▶ [Problem to work on]
Give the material again in full, matching it exactly.
[START Data lines]
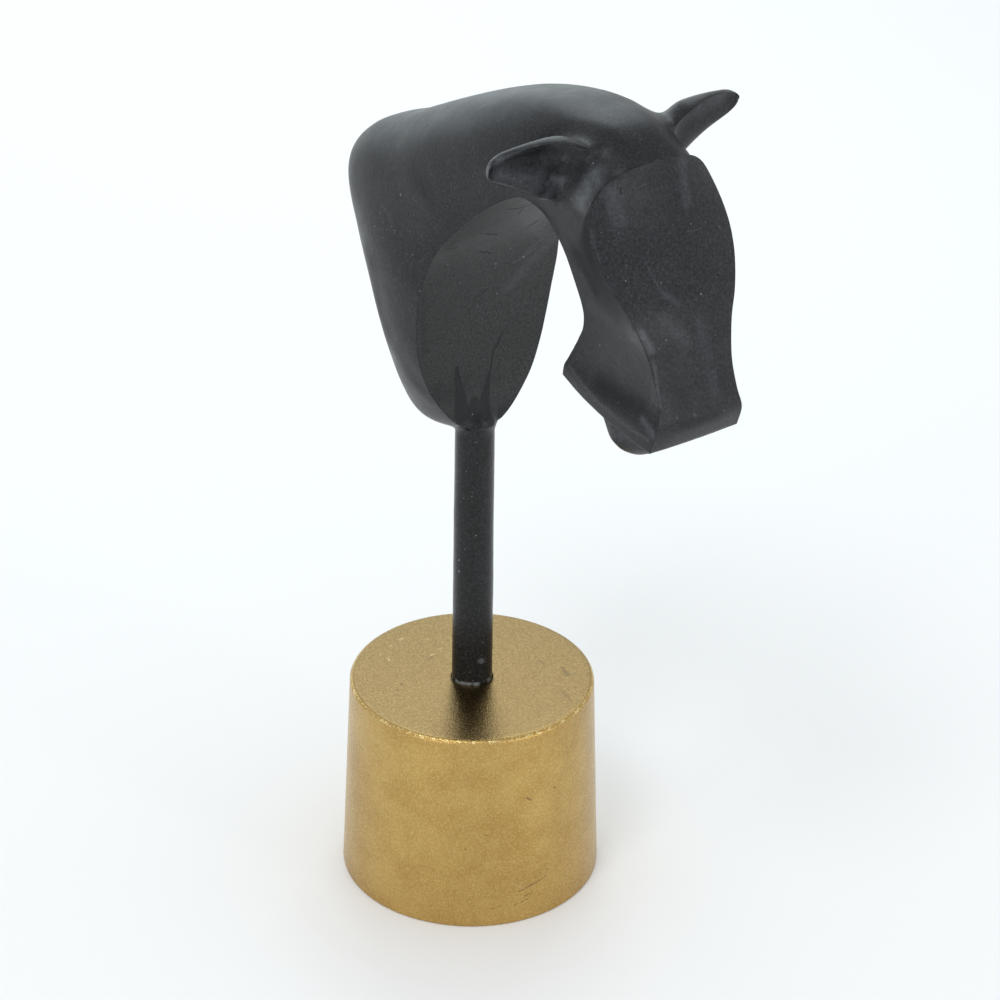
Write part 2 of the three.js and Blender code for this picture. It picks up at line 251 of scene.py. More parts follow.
# Marks that show on the photographed side. Each has its start and end place in millimetres, its reach at both
# of them, how much of the reach fades out, and its strength. They lie on surfaces that face forwards (the
# inner facet, the face plate and the ears' hollows), sideways, or up.
# Besides real cracks, pits, scratches and wear, many rows below are painted highlights, painted light and
# painted shade.
FORWARD_CRACKS_AND_PAINTED_SHADE = (
    ((5, -9.2, 191), (4, -11, 209), 4.1, 1.1, 0.35, 0.75),  # dark crown where the rod runs into the facet
    ((5, -0.8, 190), (4, 2.7, 203), 3.4, 0.8, 0.35, 0.75),
    ((5, -4.6, 190), (5, -4, 194.5), 3.8, 2.3, 0.35, 0.75),
    ((4, 2.7, 202), (4, 5.1, 213), 0.7, 0.4, 0.5, 0.8),
    ((4, 5.9, 212.5), (4, 8.8, 218), 0.75, 0.4, 0.59, 0.8),
    ((29, -9.6, 278.2), (27, -2.3, 276.2), 0.36, 0.46, 0.58, 0.95),  # cracks at the top of the facet
    ((27, -2.3, 276.2), (28, 2.3, 276.6), 0.46, 0.36, 0.58, 0.95),
    ((27, -1.1, 276.3), (21, 1.4, 269.5), 0.46, 0.3, 0.58, 0.95),
    ((17, 4.8, 265.4), (18, 8.6, 266.6), 0.2, 0.35, 0.6, 0.8),
    ((14, 10.3, 259.9), (15, 14, 262.5), 0.3, 0.45, 0.6, 0.9),
    ((16, -8.6, 264.2), (15, -2.3, 261.6), 0.36, 0.46, 0.58, 0.95),
    ((11, -6.7, 255), (10, -1.9, 253), 0.25, 0.35, 0.6, 0.8),
    ((14, -23.2, 261.5), (14, -18.8, 261), 0.3, 0.35, 0.6, 0.8),
    ((24, -23.5, 273), (28, -22.6, 276.5), 0.9, 0.9, 0.9, 0.55),
    ((6, -6, 234.6), (6, 0.7, 237.7), 0.2, 0.3, 0.5, 0.8),
    ((11, 17.2, 255.3), (12, 21.4, 257.6), 0.2, 0.2, 0.6, 0.7),
    ((8, -27.4, 244), (4, -24.7, 220), 2.5, 2.5, 1, 0.3),  # darker left edge of the facet
    ((95, -14.2, 311.8), (95.5, -14.1, 310.2), 0.35, 0.55, 0.7, 0.8),  # pits on the brow
    ((94.5, -17.6, 310), (94.6, -18, 309), 0.6, 0.45, 0.7, 0.8),
    ((94.6, -20.1, 307.3), (94.8, -20, 306), 0.4, 0.5, 0.7, 0.7),
    ((96, -17.5, 306.5), (96, -17.9, 305.4), 0.4, 0.45, 0.7, 0.7),
    ((99, -7, 304.2), (99, -7, 303), 0.8, 0.8, 0.9, 0.5),
    ((96, -8.5, 314), (97, -1.5, 313), 6, 5.5, 1, 0.3),  # darker brow and nose: painted shade between the highlight bands
    ((117, -10, 261), (122, -7, 245), 8.5, 7.5, 1, 0.4),
    ((123, -8, 238), (123, 6, 238), 3, 3, 1, 0.6),
    ((90, -8.5, 321), (93, -1, 320), 4.5, 4, 1, 0.25),
    ((74, -24.5, 319.5), (75, -22.8, 318.9), 1.7, 1.1, 0.7, 0.6),  # rough notch in the near ear
    ((73, -26, 312.5), (75, -21.5, 315), 1.7, 1.9, 0.8, 0.6),
    # painted shadow in the slot under the near ear's upper rim
    ((75, -43, 320.4), (74.5, -25, 320), 1.3, 2, 0.8, 0.8),
    ((72, 32, 315), (72, 32, 313), 1.2, 0.8, 0.7, 0.75),  # notch and groove at the far ear
    ((83, 23, 322.5), (82, 26.3, 323.5), 0.6, 0.3, 0.6, 0.6),
    ((85, 10, 323), (93, 10.4, 318.5), 1.1, 1.5, 1, 0.5),
)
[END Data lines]
▶ [Answer to the task]
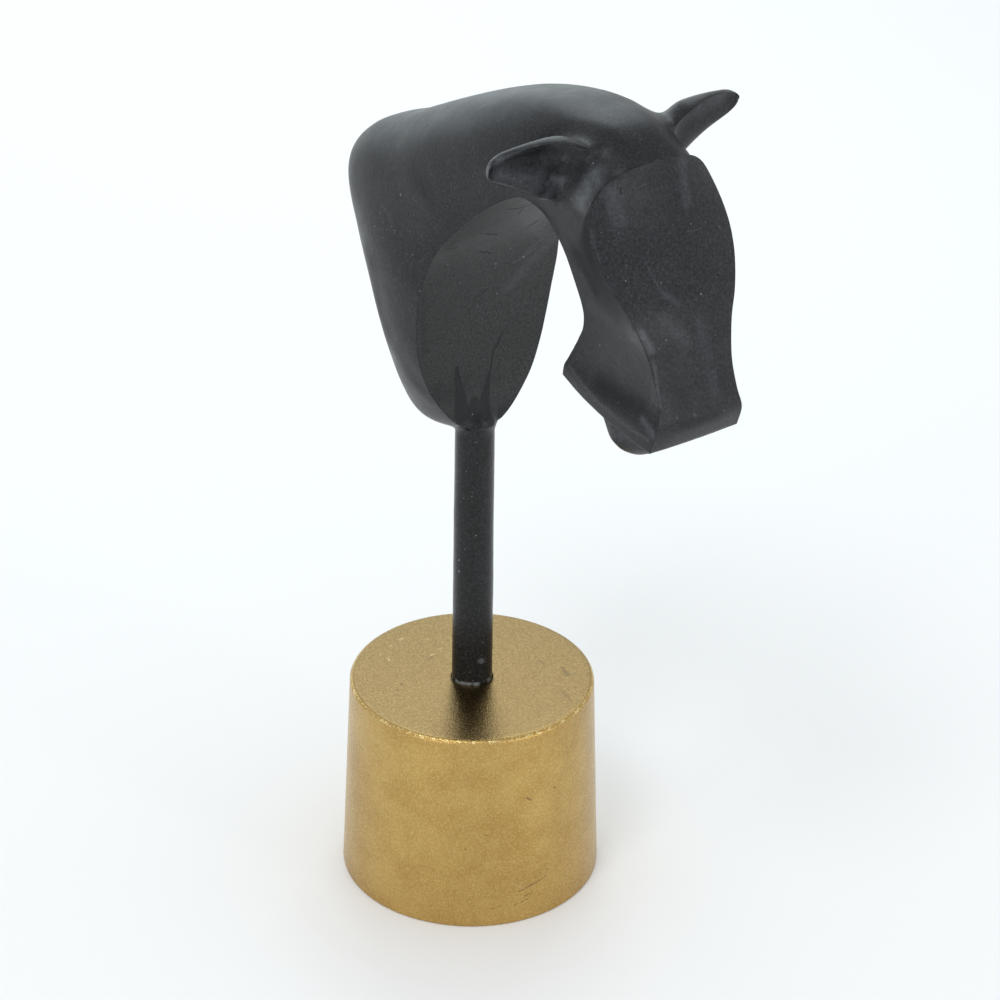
Write part 2 of the three.js and Blender code for this picture. It picks up at line 251 of scene.py. More parts follow.
# Marks that show on the photographed side. Each has its start and end place in millimetres, its reach at both
# of them, how much of the reach fades out, and its strength. They lie on surfaces that face forwards (the
# inner facet, the face plate and the ears' hollows), sideways, or up.
# Besides real cracks, pits, scratches and wear, many rows below are painted highlights, painted light and
# painted shade.
FORWARD_CRACKS_AND_PAINTED_SHADE = (
    ((5, -9.2, 191), (4, -11, 209), 4.1, 1.1, 0.35, 0.75),  # dark crown where the rod runs into the facet
    ((5, -0.8, 190), (4, 2.7, 203), 3.4, 0.8, 0.35, 0.75),
    ((5, -4.6, 190), (5, -4, 194.5), 3.8, 2.3, 0.35, 0.75),
    ((4, 2.7, 202), (4, 5.1, 213), 0.7, 0.4, 0.5, 0.8),
    ((4, 5.9, 212.5), (4, 8.8, 218), 0.75, 0.4, 0.59, 0.8),
    ((29, -9.6, 278.2), (27, -2.3, 276.2), 0.36, 0.46, 0.58, 0.95),  # cracks at the top of the facet
    ((27, -2.3, 276.2), (28, 2.3, 276.6), 0.46, 0.36, 0.58, 0.95),
    ((27, -1.1, 276.3), (21, 1.4, 269.5), 0.46, 0.3, 0.58, 0.95),
    ((17, 4.8, 265.4), (18, 8.6, 266.6), 0.2, 0.35, 0.6, 0.8),
    ((14, 10.3, 259.9), (15, 14, 262.5), 0.3, 0.45, 0.6, 0.9),
    ((16, -8.6, 264.2), (15, -2.3, 261.6), 0.36, 0.46, 0.58, 0.95),
    ((11, -6.7, 255), (10, -1.9, 253), 0.25, 0.35, 0.6, 0.8),
    ((14, -23.2, 261.5), (14, -18.8, 261), 0.3, 0.35, 0.6, 0.8),
    ((24, -23.5, 273), (28, -22.6, 276.5), 0.9, 0.9, 0.9, 0.55),
    ((6, -6, 234.6), (6, 0.7, 237.7), 0.2, 0.3, 0.5, 0.8),
    ((11, 17.2, 255.3), (12, 21.4, 257.6), 0.2, 0.2, 0.6, 0.7),
    ((8, -27.4, 244), (4, -24.7, 220), 2.5, 2.5, 1, 0.3),  # darker left edge of the facet
    ((95, -14.2, 311.8), (95.5, -14.1, 310.2), 0.35, 0.55, 0.7, 0.8),  # pits on the brow
    ((94.5, -17.6, 310), (94.6, -18, 309), 0.6, 0.45, 0.7, 0.8),
    ((94.6, -20.1, 307.3), (94.8, -20, 306), 0.4, 0.5, 0.7, 0.7),
    ((96, -17.5, 306.5), (96, -17.9, 305.4), 0.4, 0.45, 0.7, 0.7),
    ((99, -7, 304.2), (99, -7, 303), 0.8, 0.8, 0.9, 0.5),
    ((96, -8.5, 314), (97, -1.5, 313), 6, 5.5, 1, 0.3),  # darker brow and nose: painted shade between the highlight bands
    ((117, -10, 261), (122, -7, 245), 8.5, 7.5, 1, 0.4),
    ((123, -8, 238), (123, 6, 238), 3, 3, 1, 0.6),
    ((90, -8.5, 321), (93, -1, 320), 4.5, 4, 1, 0.25),
    ((74, -24.5, 319.5), (75, -22.8, 318.9), 1.7, 1.1, 0.7, 0.6),  # rough notch in the near ear
    ((73, -26, 312.5), (75, -21.5, 315), 1.7, 1.9, 0.8, 0.6),
    # painted shadow in the slot under the near ear's upper rim
    ((75, -43, 320.4), (74.5, -25, 320), 1.3, 2, 0.8, 0.8),
    ((72, 32, 315), (72, 32, 313), 1.2, 0.8, 0.7, 0.75),  # notch and groove at the far ear
    ((83, 23, 322.5), (82, 26.3, 323.5), 0.6, 0.3, 0.6, 0.6),
    ((85, 10, 323), (93, 10.4, 318.5), 1.1, 1.5, 1, 0.5),
)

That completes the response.